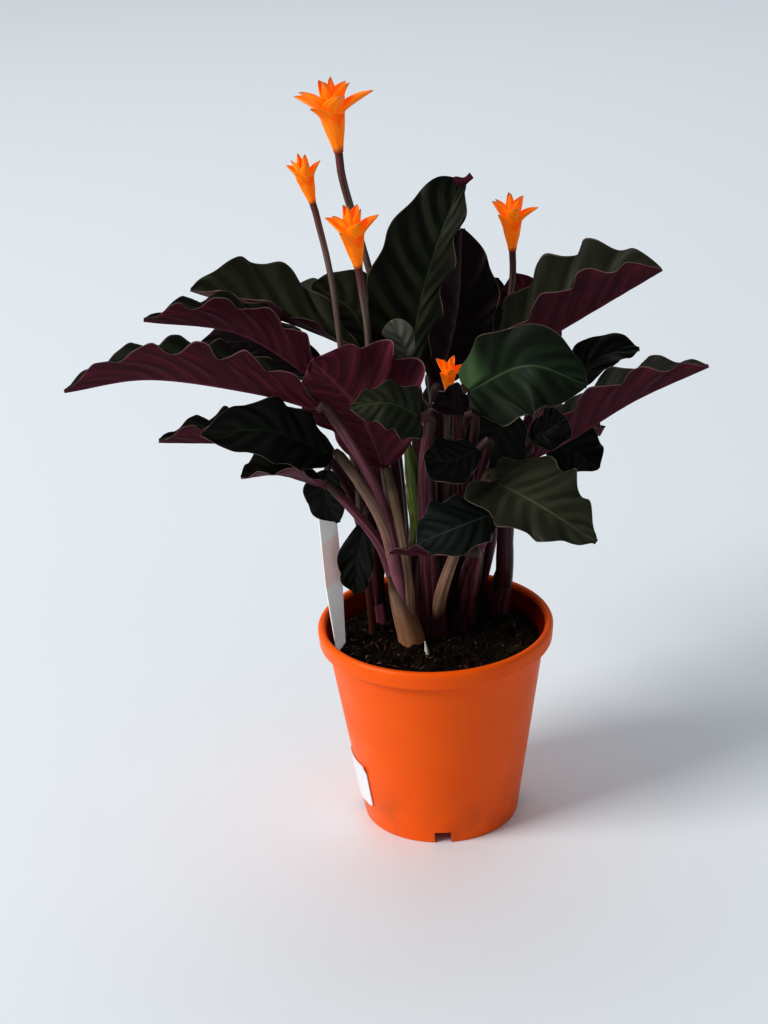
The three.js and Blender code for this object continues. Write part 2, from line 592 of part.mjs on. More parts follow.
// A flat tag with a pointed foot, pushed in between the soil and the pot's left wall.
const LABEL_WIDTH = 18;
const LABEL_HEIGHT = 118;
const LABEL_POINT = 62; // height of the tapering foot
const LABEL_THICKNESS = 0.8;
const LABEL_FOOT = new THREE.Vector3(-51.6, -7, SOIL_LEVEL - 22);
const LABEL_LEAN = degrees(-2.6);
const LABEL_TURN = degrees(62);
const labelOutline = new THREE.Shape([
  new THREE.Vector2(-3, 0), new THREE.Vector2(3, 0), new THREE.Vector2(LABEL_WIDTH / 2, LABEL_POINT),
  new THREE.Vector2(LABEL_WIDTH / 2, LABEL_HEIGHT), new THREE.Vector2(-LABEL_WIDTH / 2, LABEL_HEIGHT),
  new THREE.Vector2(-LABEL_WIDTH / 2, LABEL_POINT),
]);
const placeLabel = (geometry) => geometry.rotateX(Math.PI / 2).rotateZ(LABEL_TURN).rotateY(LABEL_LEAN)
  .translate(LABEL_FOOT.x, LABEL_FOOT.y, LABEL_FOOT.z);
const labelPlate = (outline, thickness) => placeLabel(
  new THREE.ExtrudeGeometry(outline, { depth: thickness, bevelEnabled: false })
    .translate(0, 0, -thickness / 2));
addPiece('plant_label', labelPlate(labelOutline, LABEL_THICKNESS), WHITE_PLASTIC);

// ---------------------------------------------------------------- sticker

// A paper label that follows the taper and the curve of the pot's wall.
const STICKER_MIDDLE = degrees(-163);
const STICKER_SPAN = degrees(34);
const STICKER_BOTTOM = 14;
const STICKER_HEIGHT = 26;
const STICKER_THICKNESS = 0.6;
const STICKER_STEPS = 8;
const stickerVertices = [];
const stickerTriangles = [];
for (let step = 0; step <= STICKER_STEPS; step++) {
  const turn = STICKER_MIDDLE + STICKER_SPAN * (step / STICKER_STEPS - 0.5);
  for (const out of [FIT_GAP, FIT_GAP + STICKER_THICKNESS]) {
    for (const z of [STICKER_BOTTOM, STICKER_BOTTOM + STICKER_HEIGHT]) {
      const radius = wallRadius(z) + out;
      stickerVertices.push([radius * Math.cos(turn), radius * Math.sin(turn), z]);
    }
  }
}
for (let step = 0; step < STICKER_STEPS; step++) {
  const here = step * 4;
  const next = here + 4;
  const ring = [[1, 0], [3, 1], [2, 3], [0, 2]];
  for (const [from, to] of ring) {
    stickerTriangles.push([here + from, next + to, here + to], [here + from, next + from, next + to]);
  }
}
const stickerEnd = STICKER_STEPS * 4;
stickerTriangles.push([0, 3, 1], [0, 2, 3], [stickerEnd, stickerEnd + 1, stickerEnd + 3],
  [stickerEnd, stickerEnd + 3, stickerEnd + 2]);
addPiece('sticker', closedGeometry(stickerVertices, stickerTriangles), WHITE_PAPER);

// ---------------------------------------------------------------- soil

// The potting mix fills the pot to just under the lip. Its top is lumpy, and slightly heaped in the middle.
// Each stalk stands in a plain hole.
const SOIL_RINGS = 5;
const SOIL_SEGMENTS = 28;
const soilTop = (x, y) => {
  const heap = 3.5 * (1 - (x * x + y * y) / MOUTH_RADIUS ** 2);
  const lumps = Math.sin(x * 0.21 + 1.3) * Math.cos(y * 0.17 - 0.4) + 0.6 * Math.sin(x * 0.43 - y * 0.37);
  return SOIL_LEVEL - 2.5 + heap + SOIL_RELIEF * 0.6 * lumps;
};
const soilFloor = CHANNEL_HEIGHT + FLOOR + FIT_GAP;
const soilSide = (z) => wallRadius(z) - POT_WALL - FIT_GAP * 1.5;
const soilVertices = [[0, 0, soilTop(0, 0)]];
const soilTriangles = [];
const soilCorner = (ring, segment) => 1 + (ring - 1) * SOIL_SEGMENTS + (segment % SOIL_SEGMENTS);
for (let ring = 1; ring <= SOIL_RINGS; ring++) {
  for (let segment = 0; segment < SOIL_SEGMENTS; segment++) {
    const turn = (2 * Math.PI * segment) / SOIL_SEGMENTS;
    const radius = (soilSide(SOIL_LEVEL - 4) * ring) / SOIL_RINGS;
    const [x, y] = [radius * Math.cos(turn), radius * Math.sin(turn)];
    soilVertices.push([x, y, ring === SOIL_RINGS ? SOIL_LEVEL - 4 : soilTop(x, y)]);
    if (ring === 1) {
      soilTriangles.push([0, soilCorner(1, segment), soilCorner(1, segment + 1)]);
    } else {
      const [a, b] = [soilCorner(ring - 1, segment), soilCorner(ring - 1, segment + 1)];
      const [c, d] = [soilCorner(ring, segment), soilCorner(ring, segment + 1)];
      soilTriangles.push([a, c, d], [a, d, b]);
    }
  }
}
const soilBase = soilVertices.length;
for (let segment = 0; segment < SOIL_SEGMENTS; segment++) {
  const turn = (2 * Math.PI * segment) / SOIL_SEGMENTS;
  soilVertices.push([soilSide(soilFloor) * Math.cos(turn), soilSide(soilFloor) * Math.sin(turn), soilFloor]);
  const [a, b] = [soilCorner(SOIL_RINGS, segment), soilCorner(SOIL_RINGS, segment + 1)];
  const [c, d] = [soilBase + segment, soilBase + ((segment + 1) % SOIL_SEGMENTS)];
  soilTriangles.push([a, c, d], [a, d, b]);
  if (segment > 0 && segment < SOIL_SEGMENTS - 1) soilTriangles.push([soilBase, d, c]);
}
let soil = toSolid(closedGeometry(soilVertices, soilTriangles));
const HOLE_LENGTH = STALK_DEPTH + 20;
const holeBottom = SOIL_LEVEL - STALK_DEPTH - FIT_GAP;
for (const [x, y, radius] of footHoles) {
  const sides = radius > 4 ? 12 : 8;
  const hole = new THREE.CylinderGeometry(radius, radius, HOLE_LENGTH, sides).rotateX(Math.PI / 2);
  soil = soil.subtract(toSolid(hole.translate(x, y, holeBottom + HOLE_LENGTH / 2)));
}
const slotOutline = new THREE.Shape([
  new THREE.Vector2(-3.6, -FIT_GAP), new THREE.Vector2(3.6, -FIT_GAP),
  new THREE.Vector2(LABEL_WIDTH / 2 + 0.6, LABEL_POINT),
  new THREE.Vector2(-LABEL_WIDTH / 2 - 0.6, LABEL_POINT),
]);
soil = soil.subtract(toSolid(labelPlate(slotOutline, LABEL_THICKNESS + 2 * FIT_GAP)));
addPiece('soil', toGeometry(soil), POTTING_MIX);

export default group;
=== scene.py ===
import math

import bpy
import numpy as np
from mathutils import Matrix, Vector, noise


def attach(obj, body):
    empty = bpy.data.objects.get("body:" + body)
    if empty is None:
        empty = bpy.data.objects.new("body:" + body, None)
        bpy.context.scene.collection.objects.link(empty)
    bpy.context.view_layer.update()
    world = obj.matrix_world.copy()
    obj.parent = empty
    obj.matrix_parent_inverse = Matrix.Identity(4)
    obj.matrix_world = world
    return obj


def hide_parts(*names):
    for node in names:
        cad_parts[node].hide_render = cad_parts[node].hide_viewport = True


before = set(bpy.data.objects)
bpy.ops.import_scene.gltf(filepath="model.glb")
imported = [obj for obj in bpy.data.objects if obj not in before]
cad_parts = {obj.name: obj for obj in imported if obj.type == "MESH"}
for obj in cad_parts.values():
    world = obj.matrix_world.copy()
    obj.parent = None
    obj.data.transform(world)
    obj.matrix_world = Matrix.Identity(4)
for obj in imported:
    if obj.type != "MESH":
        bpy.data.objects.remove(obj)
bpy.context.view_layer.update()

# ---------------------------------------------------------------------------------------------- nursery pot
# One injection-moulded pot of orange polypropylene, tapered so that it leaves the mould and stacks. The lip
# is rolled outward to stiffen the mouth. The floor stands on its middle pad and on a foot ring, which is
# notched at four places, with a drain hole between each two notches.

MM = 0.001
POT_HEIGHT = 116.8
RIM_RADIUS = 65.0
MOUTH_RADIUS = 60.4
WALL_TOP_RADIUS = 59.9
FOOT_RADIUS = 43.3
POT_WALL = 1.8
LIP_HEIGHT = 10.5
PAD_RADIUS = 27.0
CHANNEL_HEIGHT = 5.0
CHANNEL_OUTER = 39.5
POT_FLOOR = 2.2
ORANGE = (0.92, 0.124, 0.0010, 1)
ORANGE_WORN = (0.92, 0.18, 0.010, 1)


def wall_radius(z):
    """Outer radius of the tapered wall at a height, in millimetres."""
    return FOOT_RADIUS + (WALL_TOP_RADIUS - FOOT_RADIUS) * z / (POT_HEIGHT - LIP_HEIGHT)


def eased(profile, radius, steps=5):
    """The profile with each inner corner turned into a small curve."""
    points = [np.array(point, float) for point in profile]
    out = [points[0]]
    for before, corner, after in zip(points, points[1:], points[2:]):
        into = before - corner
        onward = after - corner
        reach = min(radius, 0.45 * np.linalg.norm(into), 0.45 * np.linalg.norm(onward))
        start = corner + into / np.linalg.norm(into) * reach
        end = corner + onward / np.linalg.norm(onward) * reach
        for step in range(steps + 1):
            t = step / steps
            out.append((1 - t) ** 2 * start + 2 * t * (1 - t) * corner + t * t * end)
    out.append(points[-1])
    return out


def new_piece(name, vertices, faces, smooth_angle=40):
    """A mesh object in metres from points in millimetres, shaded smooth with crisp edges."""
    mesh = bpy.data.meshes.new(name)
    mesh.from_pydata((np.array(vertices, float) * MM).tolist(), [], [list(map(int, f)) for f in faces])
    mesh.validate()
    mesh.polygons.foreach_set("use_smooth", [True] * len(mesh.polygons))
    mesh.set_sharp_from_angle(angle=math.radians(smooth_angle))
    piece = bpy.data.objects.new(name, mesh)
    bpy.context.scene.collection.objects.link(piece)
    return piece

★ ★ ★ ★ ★

The request: Reproduce, exactly as written, the stretch of lines whose first line is the one with "const sides = radius > 4 ? 12 : 8;" and whose last line is the one with "before = set(bpy.data.objects)".

Task answer:
  const sides = radius > 4 ? 12 : 8;
  const hole = new THREE.CylinderGeometry(radius, radius, HOLE_LENGTH, sides).rotateX(Math.PI / 2);
  soil = soil.subtract(toSolid(hole.translate(x, y, holeBottom + HOLE_LENGTH / 2)));
}
const slotOutline = new THREE.Shape([
  new THREE.Vector2(-3.6, -FIT_GAP), new THREE.Vector2(3.6, -FIT_GAP),
  new THREE.Vector2(LABEL_WIDTH / 2 + 0.6, LABEL_POINT),
  new THREE.Vector2(-LABEL_WIDTH / 2 - 0.6, LABEL_POINT),
]);
soil = soil.subtract(toSolid(labelPlate(slotOutline, LABEL_THICKNESS + 2 * FIT_GAP)));
addPiece('soil', toGeometry(soil), POTTING_MIX);

export default group;
=== scene.py ===
import math

import bpy
import numpy as np
from mathutils import Matrix, Vector, noise


def attach(obj, body):
    empty = bpy.data.objects.get("body:" + body)
    if empty is None:
        empty = bpy.data.objects.new("body:" + body, None)
        bpy.context.scene.collection.objects.link(empty)
    bpy.context.view_layer.update()
    world = obj.matrix_world.copy()
    obj.parent = empty
    obj.matrix_parent_inverse = Matrix.Identity(4)
    obj.matrix_world = world
    return obj


def hide_parts(*names):
    for node in names:
        cad_parts[node].hide_render = cad_parts[node].hide_viewport = True


before = set(bpy.data.objects)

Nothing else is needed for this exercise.